Me despierto el jueves pasado murmurando que los canadienses ya están aquí y me voy a trabajar una hora antes de lo habitual, porque estoy algo nervioso. Tengo que recogerles en el hotel a las 8:45 y pasar todo el día con ellos, incluyendo visita turística y cena. En mi trabajo ésto es demasiado habitual.
Llego al hotel que yo mismo les recomendé hace un mes y, mientras les espero en el hall, confío en que en Canadá guste el dorado y la moqueta, pues abundan en este sitio tanto que, sin demasiado esfuerzo, puedo verme a mi mismo reflejado desde cualquier ángulo posible usando las múltiples superficies espejadas color champagne que allí se encuentran. En mi defensa debo decir que mis criterios de elección fueron la cercanía a mi oficina y un número de estrellas no menor que cuatro, y así fue. Otro día comentaré acerca del tema “Hoteles de cuatro estrellas ¿la mayor estafa del siglo o lugares de culto?”. Creo que acabará siendo la segunda opción, cada vez los comprendo mejor.
Al fin, bajan los canadienses y me doy calambre con uno al estrecharle la mano. A uno le saco una cabeza y al otro, cabeza y media. Se dan cuenta. Les llevo a la oficina y la reunión sale estupenda, hecho muy importante para mí porque esta visita me había generado mucha tensión durante todo el mes. No entran en los marrones más gordos que tenía con ellos y me quedo muy aliviado. Además, a uno le cuelgan los pies de la silla y eso me da una inesperada confianza durante toda la reunión, por lo cómico de la situación. En realidad son gente muy amable y vienen de buen rollo, pero son auditores…

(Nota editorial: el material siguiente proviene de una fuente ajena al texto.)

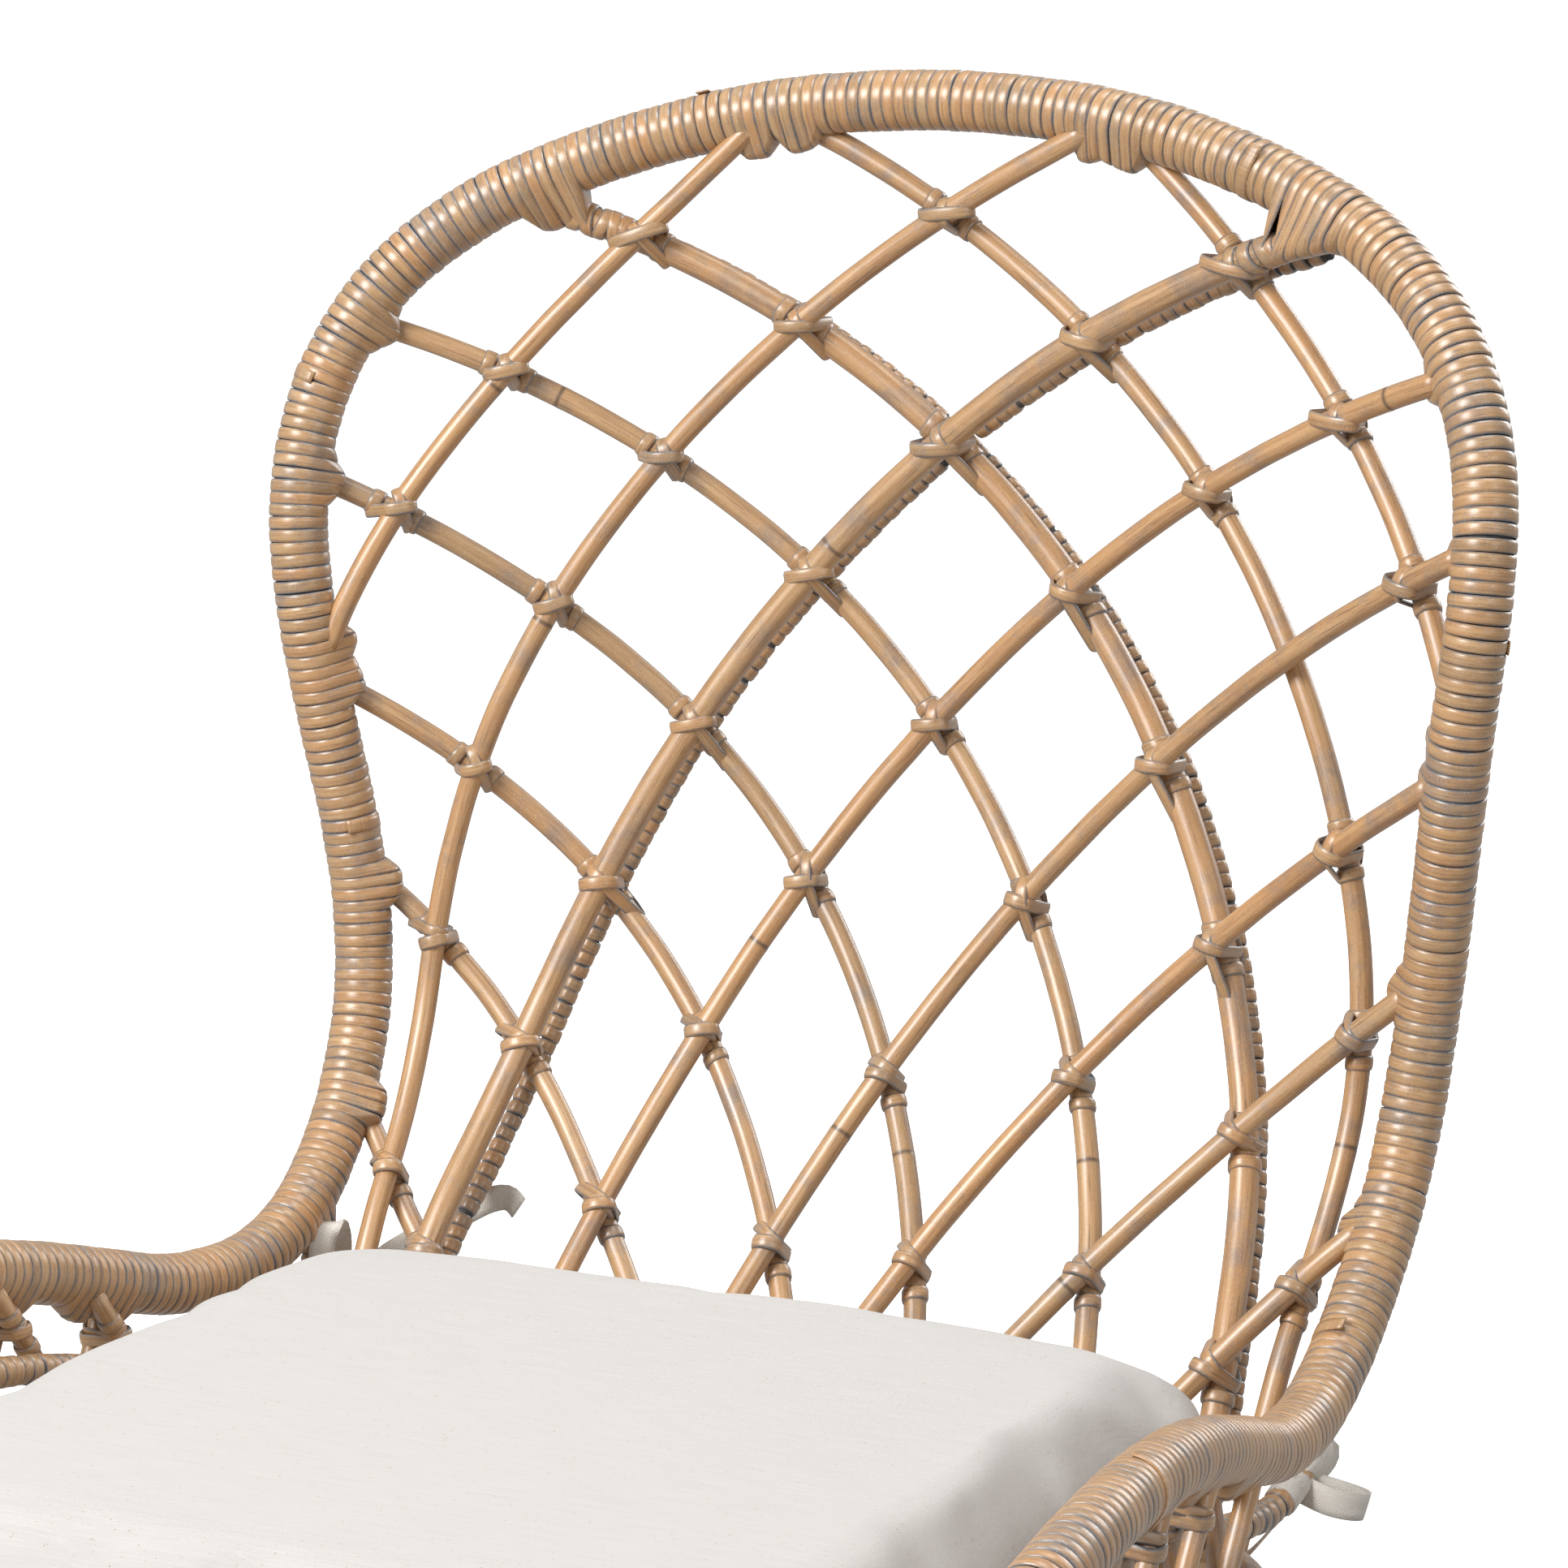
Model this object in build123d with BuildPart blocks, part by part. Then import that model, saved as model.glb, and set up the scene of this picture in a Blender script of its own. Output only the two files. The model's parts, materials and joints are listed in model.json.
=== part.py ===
from build123d import *
from math import cos, pi, sin
import os

# Rattan lounge armchair with a diamond-lattice bucket back, in millimetres.
# +X is the sitter's left-hand side, +Y points to the back, +Z up.
# The origin is on the floor, below the middle of the chair's plan.

# ---- overall sizes ----
seat_height = 420.0      # floor to the seam of the cushion at its rear corners
half_width = 296.0       # middle of the chair to the rim's centre line at its widest
back_height = 531.0      # seam of the cushion to the rim's centre line at the top
back_depth = 201.0       # seat's rear line to the rim's centre line at the top
arm_reach = 460.0        # seat's rear line to the front of the arms

# ---- poles and their bindings ----
rim_core_radius = 12.2
peel_thickness = 1.6
peel_width = 6.0
pole_radius = 5.3        # thin lattice poles
rib_radius = 6.7         # the two main ribs
rod_radius = 4.8         # wrapped rods that stiffen the main ribs
rod_sideways = 2.5       # how far the front rib's rod lies beside it, towards the lower right
arm_pole_radius = 4.6    # lattice under the arms
rail_radius = 6.6        # lower side rails
ring_radius = 12.0       # seat ring
bearer_radius = 8.0
deck_radius = 4.5
leg_radius = 14.0
stretcher_radius = 8.0
joint_gap = 0.3          # between a pole's coped end and the pole it meets
layer_gap = 0.7          # between two poles that cross
wrap_gap = 0.2           # between a binding and the pole inside it
knot_gap = 1.1           # between a knot's band and the curved pole inside it
knot_clear = 6.9         # from the surface of the pole that crosses to the middle of each band

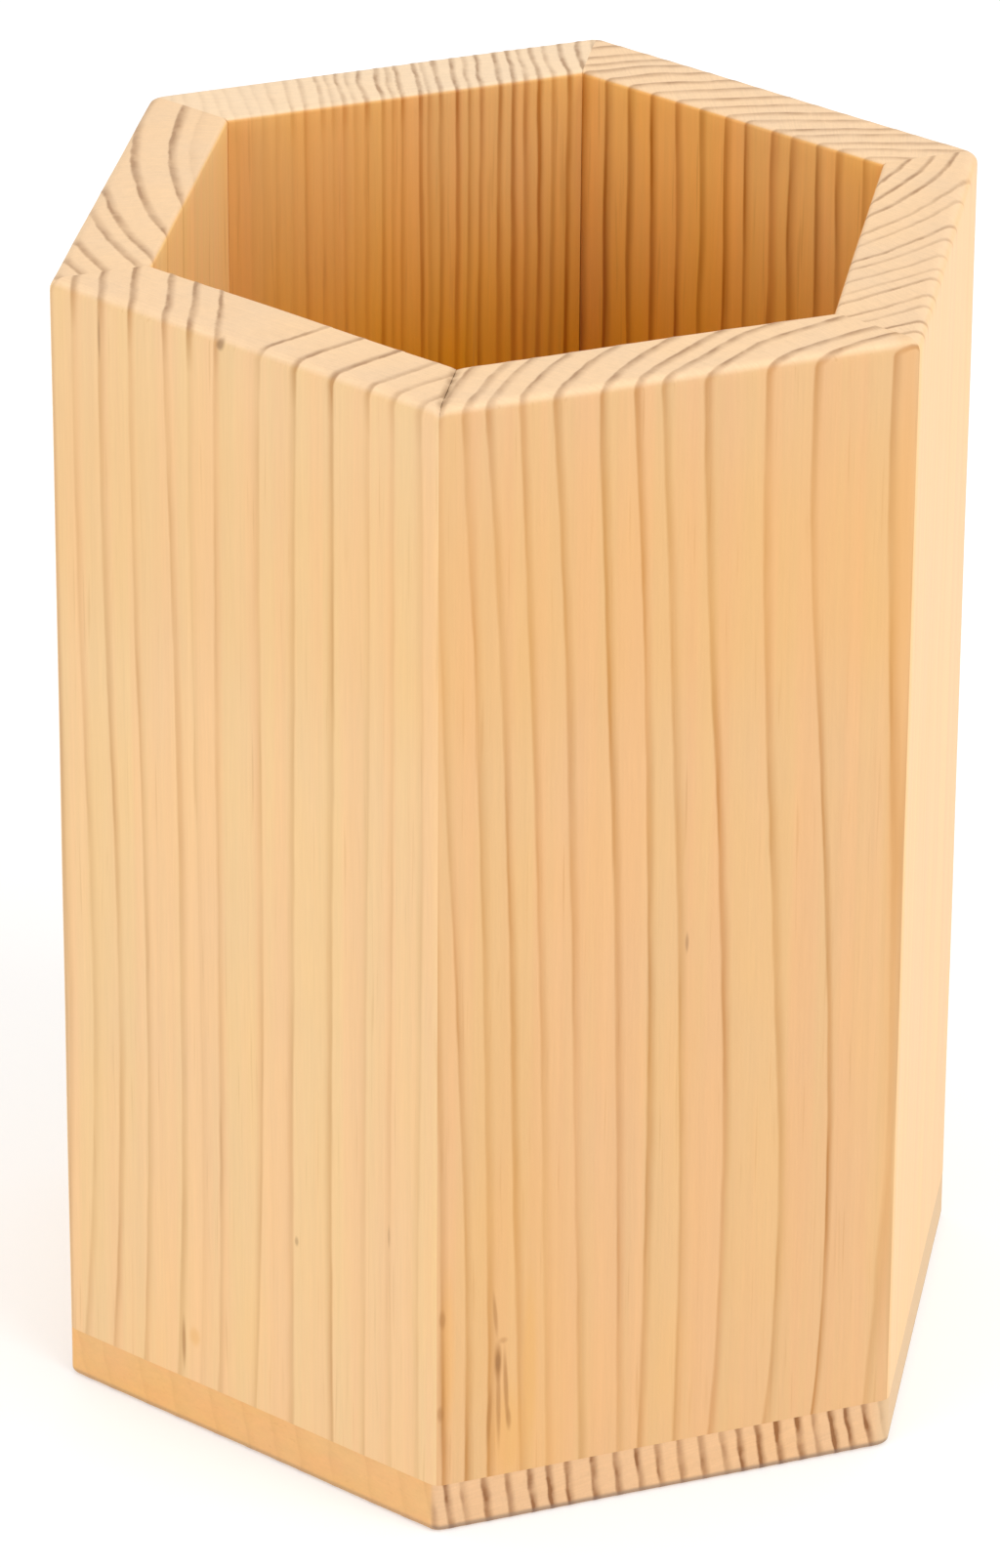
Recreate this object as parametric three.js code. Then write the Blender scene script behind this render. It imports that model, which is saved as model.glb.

Tras la reunión, les llevamos a comer a La Buganvilla y cuando entramos nos dicen que ya habían ido ahí a cenar la noche anterior. Incrédulos por la coincidencia, instintivamente mi jefe y yo nos miramos con cara de “ha sido culpa tuya”. A mi me jode, a él no. La verdad es que el restaurante estaba demasiado cerca del hotel, así que esta situación tenía su lógica. Bueno, como los canadienses son tan burros, resulta que se cenaron una paella y con no pedir arroz ahora, tema resuelto. Nos ponen una condición antes de pedir: “nada vegetal”, así que no me queda más remedio que pedir jamón, sepia y revuelto de morcilla de entrantes. Dorada a la sal de segundo, que les asombró. El jamón les encanta, la sepia se la comen y me preguntan que qué es la morcilla. Yo, escuetamente, les respondo que es cerdo (si les digo que es sangre encebollada me echan las papas ahí mismo) y también se la comen, mirándose entre ellos y afirmando con la cabeza satisfechos. Nos atizamos un poco demasiado con el vino y ellos se van a dormir la siesta, creo que algo sorprendidos por nuestra capacidad para ingerir alcohol al medio día y seguir trabajando después. Yo estoy medio cocido y me voy a trabajar, por llamarlo así, hasta las siete, hora en la que he quedado con ellos para darles una vuelta por Madrid y llevarles a cenar.
Cuando les recojo en el hotel de nuevo, mis huéspedes ahora van vestidos de sport. Mientras les vuelvo a dar la mano pienso que jamás veré unas combinaciones de colores y tejidos como esas y disfruto del momento. Les saco por el Palacio Real, Madrid de los Austrias y todo eso, inventándome todas las fechas que me preguntan relativas a edificios y personajes históricos con una convicción que me hace plantearme mi respeto por la especie humana. Pese a mis esfuerzos, lo que más les gustó fue el Museo del Jamón, lugar al que tuvimos que entrar dos veces durante el paseo porque realmente les entusiasmaba. Casi les da un infarto de la emoción cuando pedimos unos montaditos y vieron al camarero cortar el jamón en directo (el camarero tenía unos diecisiete años, tenía una pinta de bakala que no podía con ella y el jamón lo cortaba como lo puedo hacer yo, pero no le quise quitar magia al momento y les dejé en paz con su trance).
Cenamos en Casa Ciriaco (cocina tradicional madrileña, muy bien) y volvieron a pedir jamón, que ya tenían el mono tras una hora sin probarlo. Nos encantaron las croquetas de merluza. Para el plato principal, se conformaron con un bistec, allá ellos, yo me apreté unas albóndigas estilo nosequé impresionantes. Como madrugaban al día siguiente para irse a Vancouver, no les quise liar más y nos fuimos. Les dejé en el hotel, me dieron mil sinceras gracias por todo y me fui a mi casa encantado de haberles conocido. Buenos tipos.
Ahora, en un par de años, me tocará a mí ir a Vancouver. No he estado nunca y me apetece mucho ir.